Because of a potential clash with Milan footwear trade show Micam, Moda took place slightly later this year – from 23-25 February instead of its usual slot a week earlier. Hyve told Drapers some womenswear brands pulled out as a result, deciding it was too late in the season to write orders.
But Gough noted that, because of travel difficulties during some of Hyve’s other UK shows – namely Pure London, which was hit by Storm Ciara – some womenswear brands, including Pomodoro, booked with Moda at the last minute in an effort to see buyers they had missed elsewhere.
Some exhibitors Drapers spoke to this season complained of unanswered emails and lack of support from the event organisers. Most were positive about the management team, and noted its flexibility with late sign-ups.
Gough said: “It’s a new brand sales team, so it will take time for them to build relationships [with exhibitors] and gain their trust. We have a long-term vision for Moda and the better relationships we have with exhibitors the better, to get feedback on what’s working and what’s not.”
There was a notable emphasis on buyer events at this season’s show. A new speed networking event between buyers and brands attracted big names such as etailer Boohoo, independent department store McElhinney’s and London womenswear independent Pamela Shiffer. The team said this was a success and would be expanded for future editions.
The organisers also plan to further distinguish the new neighbourhoods, including a specific occasionwear section for the spring 21 edition.
Moda remains an important order-writing show for many. But it needs to deliver on its promised revamp to retain long-standing exhibitors and attract new faces.
The next edition of Moda will take place on 2-4 August at the NEC.
Views from the show
Brian Devalle, Midlands sales agent, Pomodoro
It’s been OK so far [on day one] and we’ve already picked up three new accounts. We originally hadn’t planned on coming, with it being a week later than usual and a lot of people having done their ordering, but are glad we did. We’re hoping to catch people who couldn’t make it to Pure because of travel issues.
It has been a bit quieter than we would expect on the first day. We are likely to come back although they need to have a look at their costs because they are increasing. The Hyve team were really good with our late sign-up and have been very helpful during the stand set-up and dealing with any issues.
Sarah Northage, head of sales, Start-Rite
It’s been 10 years since we’ve done any trade shows. UK trade shows are really important and we need them as an industry – so it’s vital that we as a big brand support it.

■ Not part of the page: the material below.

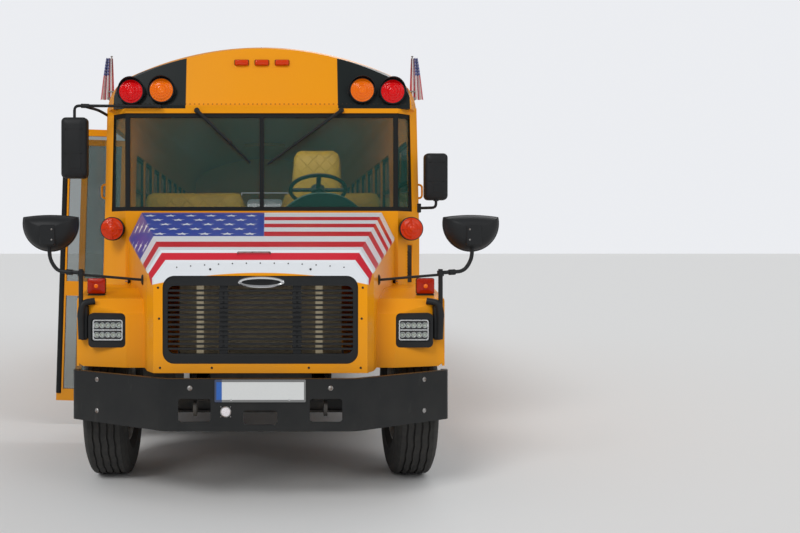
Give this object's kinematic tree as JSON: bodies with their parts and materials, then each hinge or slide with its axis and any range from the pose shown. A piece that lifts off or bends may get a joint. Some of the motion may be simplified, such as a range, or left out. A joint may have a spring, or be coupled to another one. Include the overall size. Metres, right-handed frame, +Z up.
{
  "type": "school bus",
  "caption": "Full-size school bus with a tilting hood, steered front wheels, twin rear wheels and opening doors.",
  "frame": {"origin": "on the ground at the middle of the bus, halfway between its mirrors' reach and its bumpers", "axes": "+Z up, -Y towards the front of the bus, +X towards the driver's side"},
  "size_m": [3.1558, 10.908, 3.1453],
  "materials": {
    "yellow_paint": "gloss",
    "black_paint": "satin",
    "chassis_paint": "satin",
    "black_plastic": "matte",
    "rubber_trim": "matte",
    "tyre_rubber": "matte",
    "wheel_steel": "satin",
    "tinted_glass": "polished",
    "sash_metal": "satin",
    "lens_mixed": "polished",
    "amber_lens": "polished",
    "lamp_clear": "polished",
    "seat_vinyl": "satin",
    "floor_rubber": "matte",
    "flag_cloth": "matte",
    "plate_metal": "satin",
    "stop_red": "gloss",
    "engine_iron": "satin",
    "radiator_metal": "satin"
  },
  "bodies": {
    "root": {"frame_rails": "chassis_paint", "cross_members": "chassis_paint", "engine_block": "engine_iron", "radiator": "radiator_metal", "front_bumper": "black_paint", "number_plate": "plate_metal", "rear_bumper": "black_paint", "front_axle": "chassis_paint", "rear_axle": "chassis_paint", "fuel_tank_and_battery_box": "chassis_paint", "exhaust": "chassis_paint", "body_floor": "floor_rubber", "entrance_steps": "floor_rubber", "left_wall": "yellow_paint", "right_wall": "yellow_paint", "roof": "yellow_paint", "front_cap": "yellow_paint", "cowl": "yellow_paint", "rear_wall": "yellow_paint", "windshield_frame": "rubber_trim", "windshield_glass": "tinted_glass", "body_glass": "tinted_glass", "window_sashes": "sash_metal", "rub_rails": "black_paint", "seat_cushions": "seat_vinyl", "seat_backs": "seat_vinyl", "driver_seat": "seat_vinyl", "dashboard": "black_plastic", "steering_wheel": "black_plastic", "warning_lamps_front": "lens_mixed", "rear_lamps": "lens_mixed", "signal_lamps": "amber_lens", "side_mirrors": "black_plastic", "wipers": "black_plastic", "roof_flags": "flag_cloth", "stop_arm_case": "black_paint"},
    "hood": {"hood": "yellow_paint", "grille": "black_plastic", "headlamps": "lamp_clear", "turn_lamps": "amber_lens", "cross_view_mirrors": "black_plastic"},
    "knuckle_left": {"knuckle_left": "chassis_paint"},
    "knuckle_right": {"knuckle_right": "chassis_paint"},
    "wheel_front_left": {"tyre_front_left": "tyre_rubber", "wheel_front_left": "wheel_steel"},
    "wheel_front_right": {"tyre_front_right": "tyre_rubber", "wheel_front_right": "wheel_steel"},
    "wheels_rear_left": {"tyres_rear_left": "tyre_rubber", "wheels_rear_left": "wheel_steel"},
    "wheels_rear_right": {"tyres_rear_right": "tyre_rubber", "wheels_rear_right": "wheel_steel"},
    "entrance_leaf_front": {"entrance_leaf_front": "yellow_paint", "entrance_glass_front": "tinted_glass"},
    "entrance_leaf_rear": {"entrance_leaf_rear": "yellow_paint", "entrance_glass_rear": "tinted_glass"},
    "rear_door": {"rear_door": "yellow_paint", "rear_door_glass": "tinted_glass"},
    "stop_arm": {"stop_arm": "stop_red"},
    "hatch_front": {"hatch_front": "yellow_paint"},
    "hatch_rear": {"hatch_rear": "yellow_paint"}
  },
  "joints": [
    {"name": "hood_tilt", "type": "hinge", "parent": "root", "child": "hood", "pos_m": [0, -5.265, 0.82], "axis": [1, 0, 0], "range_deg": [0, 70]},
    {"name": "steer_left", "type": "hinge", "parent": "root", "child": "knuckle_left", "pos_m": [0.85, -4.39, 0.525], "axis": [0, 0, 1], "range_deg": [-35, 35]},
    {"name": "steer_right", "type": "hinge", "parent": "root", "child": "knuckle_right", "pos_m": [-0.85, -4.39, 0.525], "axis": [0, 0, 1], "range_deg": [-35, 35]},
    {"name": "front_left_spin", "type": "hinge", "parent": "knuckle_left", "child": "wheel_front_left", "pos_m": [1.01, -4.39, 0.525], "axis": [1, 0, 0], "continuous": true},
    {"name": "front_right_spin", "type": "hinge", "parent": "knuckle_right", "child": "wheel_front_right", "pos_m": [-1.01, -4.39, 0.525], "axis": [1, 0, 0], "continuous": true},
    {"name": "rear_left_spin", "type": "hinge", "parent": "root", "child": "wheels_rear_left", "pos_m": [0.905, 2.01, 0.525], "axis": [1, 0, 0], "continuous": true},
    {"name": "rear_right_spin", "type": "hinge", "parent": "root", "child": "wheels_rear_right", "pos_m": [-0.905, 2.01, 0.525], "axis": [1, 0, 0], "continuous": true},
    {"name": "entrance_front", "type": "hinge", "parent": "root", "child": "entrance_leaf_front", "pos_m": [-1.236, -3.398, 0.33], "axis": [-0.0314, 0, -0.9995], "range_deg": [0, 90]},
    {"name": "entrance_rear", "type": "hinge", "parent": "root", "child": "entrance_leaf_rear", "pos_m": [-1.236, -2.596, 0.33], "axis": [0.0314, 0, 0.9995], "range_deg": [0, 90]},
    {"name": "rear_door_swing", "type": "hinge", "parent": "root", "child": "rear_door", "pos_m": [-0.372, 5.402, 1.74], "axis": [0, 0, 1], "range_deg": [0, 110]},
    {"name": "stop_arm_swing", "type": "hinge", "parent": "root", "child": "stop_arm", "pos_m": [1.242, -2.45, 1.4], "axis": [0, 0, -1], "range_deg": [0, 90]},
    {"name": "hatch_front_lift", "type": "hinge", "parent": "root", "child": "hatch_front", "pos_m": [0, -1.48, 3.1003], "axis": [1, 0, 0], "range_deg": [0, 60]},
    {"name": "hatch_rear_lift", "type": "hinge", "parent": "root", "child": "hatch_rear", "pos_m": [0, 2.62, 3.1003], "axis": [1, 0, 0], "range_deg": [0, 60]}
  ],
  "couplings": [
    {"joint": "steer_right", "follows": "steer_left", "ratio": 1},
    {"joint": "entrance_rear", "follows": "entrance_front", "ratio": 1}
  ]
}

The kids’ footwear section is good, but there are some key players missing, such as Dr Martens and Geox, and it would be nice to see some more of the bigger brands that have kids’ collections.
It’s a difficult market at the moment but back-to-school is still a real peak and remains buoyant for us. The timing isn’t perfect for order writing: it could be earlier.

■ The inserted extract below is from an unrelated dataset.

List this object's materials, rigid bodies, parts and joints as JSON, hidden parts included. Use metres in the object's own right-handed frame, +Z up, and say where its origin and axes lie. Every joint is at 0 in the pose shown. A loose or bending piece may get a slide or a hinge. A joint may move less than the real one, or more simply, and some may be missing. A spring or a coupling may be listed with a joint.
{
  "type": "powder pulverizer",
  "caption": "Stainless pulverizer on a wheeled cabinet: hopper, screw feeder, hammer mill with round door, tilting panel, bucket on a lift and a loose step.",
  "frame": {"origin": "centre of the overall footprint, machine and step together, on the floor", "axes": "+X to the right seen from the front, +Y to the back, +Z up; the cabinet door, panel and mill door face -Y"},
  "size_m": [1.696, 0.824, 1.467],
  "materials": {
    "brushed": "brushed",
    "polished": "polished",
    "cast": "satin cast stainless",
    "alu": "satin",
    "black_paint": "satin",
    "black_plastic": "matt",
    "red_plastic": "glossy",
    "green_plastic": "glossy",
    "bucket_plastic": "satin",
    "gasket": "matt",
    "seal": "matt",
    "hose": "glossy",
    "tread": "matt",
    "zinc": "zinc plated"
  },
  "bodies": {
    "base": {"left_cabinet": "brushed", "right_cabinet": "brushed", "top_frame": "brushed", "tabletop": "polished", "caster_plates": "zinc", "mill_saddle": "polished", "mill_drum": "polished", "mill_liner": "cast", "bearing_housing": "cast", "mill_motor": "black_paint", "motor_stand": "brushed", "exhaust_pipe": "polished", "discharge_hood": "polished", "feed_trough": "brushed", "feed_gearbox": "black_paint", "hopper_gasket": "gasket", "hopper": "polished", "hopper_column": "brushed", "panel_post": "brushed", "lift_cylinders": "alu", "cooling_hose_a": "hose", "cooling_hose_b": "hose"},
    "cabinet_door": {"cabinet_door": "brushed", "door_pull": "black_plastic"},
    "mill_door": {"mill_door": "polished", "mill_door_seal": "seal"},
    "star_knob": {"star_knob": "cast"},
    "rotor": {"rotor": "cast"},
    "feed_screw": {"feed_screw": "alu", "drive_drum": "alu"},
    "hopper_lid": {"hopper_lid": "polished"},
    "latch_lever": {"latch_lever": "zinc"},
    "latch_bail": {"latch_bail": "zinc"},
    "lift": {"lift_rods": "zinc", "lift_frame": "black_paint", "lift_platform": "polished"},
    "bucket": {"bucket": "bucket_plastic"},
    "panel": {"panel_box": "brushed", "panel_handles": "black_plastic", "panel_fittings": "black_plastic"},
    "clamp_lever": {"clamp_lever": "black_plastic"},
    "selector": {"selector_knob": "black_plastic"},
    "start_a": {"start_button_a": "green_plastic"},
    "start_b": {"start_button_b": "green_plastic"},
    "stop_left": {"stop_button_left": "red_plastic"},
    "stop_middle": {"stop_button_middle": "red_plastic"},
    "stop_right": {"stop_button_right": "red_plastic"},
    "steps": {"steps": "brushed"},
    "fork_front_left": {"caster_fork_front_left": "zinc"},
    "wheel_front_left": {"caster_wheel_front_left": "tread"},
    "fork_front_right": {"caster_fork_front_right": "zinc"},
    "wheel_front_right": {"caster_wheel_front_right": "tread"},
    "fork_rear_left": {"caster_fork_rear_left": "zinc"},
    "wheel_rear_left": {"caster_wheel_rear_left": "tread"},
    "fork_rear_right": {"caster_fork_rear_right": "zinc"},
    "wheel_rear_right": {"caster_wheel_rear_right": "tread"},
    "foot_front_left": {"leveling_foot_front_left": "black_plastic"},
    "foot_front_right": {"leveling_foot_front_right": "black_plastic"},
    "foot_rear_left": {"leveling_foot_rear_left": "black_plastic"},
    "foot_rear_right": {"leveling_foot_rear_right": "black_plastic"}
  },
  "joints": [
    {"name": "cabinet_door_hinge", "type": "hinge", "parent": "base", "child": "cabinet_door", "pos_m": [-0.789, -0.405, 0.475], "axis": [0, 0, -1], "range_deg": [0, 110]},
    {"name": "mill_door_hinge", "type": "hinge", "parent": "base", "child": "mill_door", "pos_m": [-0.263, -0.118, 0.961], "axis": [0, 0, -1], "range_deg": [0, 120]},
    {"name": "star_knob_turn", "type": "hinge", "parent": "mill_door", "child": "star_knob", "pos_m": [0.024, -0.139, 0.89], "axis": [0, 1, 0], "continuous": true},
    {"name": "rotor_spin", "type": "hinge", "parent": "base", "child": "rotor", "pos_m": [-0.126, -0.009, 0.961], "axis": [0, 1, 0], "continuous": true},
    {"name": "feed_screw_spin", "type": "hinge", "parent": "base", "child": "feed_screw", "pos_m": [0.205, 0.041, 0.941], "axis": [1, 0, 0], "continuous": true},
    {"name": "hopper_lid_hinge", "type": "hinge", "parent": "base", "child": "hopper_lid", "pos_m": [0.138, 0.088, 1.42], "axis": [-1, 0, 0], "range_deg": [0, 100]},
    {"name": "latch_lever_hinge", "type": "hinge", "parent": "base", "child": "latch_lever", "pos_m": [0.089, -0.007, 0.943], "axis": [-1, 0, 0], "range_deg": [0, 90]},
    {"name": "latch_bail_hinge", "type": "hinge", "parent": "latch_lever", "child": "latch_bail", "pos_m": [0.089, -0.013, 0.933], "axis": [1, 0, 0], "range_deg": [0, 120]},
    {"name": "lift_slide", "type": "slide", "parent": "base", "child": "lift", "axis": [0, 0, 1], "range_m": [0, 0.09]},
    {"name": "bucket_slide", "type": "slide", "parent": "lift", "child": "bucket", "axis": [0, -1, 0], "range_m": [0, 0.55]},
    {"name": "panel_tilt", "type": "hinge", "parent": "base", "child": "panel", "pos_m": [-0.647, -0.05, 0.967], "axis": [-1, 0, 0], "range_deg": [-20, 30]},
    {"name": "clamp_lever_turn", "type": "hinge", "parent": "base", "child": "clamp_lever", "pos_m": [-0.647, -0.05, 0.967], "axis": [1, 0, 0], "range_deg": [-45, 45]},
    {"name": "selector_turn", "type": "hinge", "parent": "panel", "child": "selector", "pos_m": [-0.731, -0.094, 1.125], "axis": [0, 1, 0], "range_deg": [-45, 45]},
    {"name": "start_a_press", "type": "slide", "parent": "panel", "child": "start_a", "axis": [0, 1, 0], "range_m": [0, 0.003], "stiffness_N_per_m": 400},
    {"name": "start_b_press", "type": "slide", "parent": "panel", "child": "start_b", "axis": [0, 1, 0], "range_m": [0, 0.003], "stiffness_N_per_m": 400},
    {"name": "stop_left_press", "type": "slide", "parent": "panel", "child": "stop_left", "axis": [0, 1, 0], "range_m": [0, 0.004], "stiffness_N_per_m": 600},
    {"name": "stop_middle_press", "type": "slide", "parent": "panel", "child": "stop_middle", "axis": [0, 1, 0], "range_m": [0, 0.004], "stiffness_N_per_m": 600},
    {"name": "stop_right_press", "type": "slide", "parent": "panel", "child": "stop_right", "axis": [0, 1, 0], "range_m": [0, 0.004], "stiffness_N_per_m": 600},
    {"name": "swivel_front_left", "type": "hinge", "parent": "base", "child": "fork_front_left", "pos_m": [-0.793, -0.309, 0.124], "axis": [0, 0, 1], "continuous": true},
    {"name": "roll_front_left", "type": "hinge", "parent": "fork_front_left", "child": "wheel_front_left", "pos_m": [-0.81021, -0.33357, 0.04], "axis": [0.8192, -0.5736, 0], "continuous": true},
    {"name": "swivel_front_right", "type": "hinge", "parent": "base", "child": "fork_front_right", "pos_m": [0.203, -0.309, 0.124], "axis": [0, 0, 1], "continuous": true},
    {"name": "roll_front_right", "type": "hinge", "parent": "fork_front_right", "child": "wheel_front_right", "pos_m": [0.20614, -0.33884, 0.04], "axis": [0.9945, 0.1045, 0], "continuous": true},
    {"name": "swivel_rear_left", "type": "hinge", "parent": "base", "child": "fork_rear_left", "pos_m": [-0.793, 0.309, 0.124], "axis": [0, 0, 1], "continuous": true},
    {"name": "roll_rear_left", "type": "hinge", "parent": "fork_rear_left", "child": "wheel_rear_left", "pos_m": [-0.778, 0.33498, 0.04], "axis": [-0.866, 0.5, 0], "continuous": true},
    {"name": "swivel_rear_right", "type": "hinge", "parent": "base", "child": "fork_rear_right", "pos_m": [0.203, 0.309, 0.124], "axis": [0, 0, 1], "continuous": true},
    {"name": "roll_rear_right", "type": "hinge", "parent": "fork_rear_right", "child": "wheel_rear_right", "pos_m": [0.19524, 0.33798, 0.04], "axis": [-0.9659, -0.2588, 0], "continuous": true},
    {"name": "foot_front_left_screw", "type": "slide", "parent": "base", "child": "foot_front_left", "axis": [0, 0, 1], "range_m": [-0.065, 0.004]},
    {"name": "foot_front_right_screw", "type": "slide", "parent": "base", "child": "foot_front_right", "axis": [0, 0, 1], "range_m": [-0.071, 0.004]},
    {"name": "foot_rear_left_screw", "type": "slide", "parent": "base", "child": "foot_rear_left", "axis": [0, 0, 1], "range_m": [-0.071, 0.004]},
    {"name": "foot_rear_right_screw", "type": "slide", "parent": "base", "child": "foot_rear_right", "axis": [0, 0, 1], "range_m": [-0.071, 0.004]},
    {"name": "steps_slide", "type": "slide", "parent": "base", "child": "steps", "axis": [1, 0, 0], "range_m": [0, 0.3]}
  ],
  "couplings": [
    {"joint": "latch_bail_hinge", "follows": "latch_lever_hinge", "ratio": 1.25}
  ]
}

Kurt Fritzsch, director, KuSan Accessories
I think as a small brand, it’s important to do trade shows – so you know that the pressures and problems you’re facing aren’t just yours – but you’re paying a lot for the privilege of attending.
More people are placing orders online. We used to write 20 orders at shows, and it’s more like 12 or 15 now. I’ll still come in the future, as I’d have to drive up to see bigger customers otherwise, and it’s good to chat to other exhibitors.
Graham Baister, founder, Oak & Hyde
[A lot of] independents can’t afford to travel to the international shows, so tend to come to the UK ones. It’s a completely different feel from Micam: you won’t see the likes of Office or Schuh at this show, and you can’t dress up the NEC much. But the support has been good from the Moda team.
Siobhan Lennon, sales manager for Northern Ireland, Lighthouse
There are fewer people around than last season, but we’ve still been busy. Coming here from Northern Ireland isn’t cheap if the people and the orders aren’t here. Monday was still quiet, but better than Sunday. We had quite a few orders.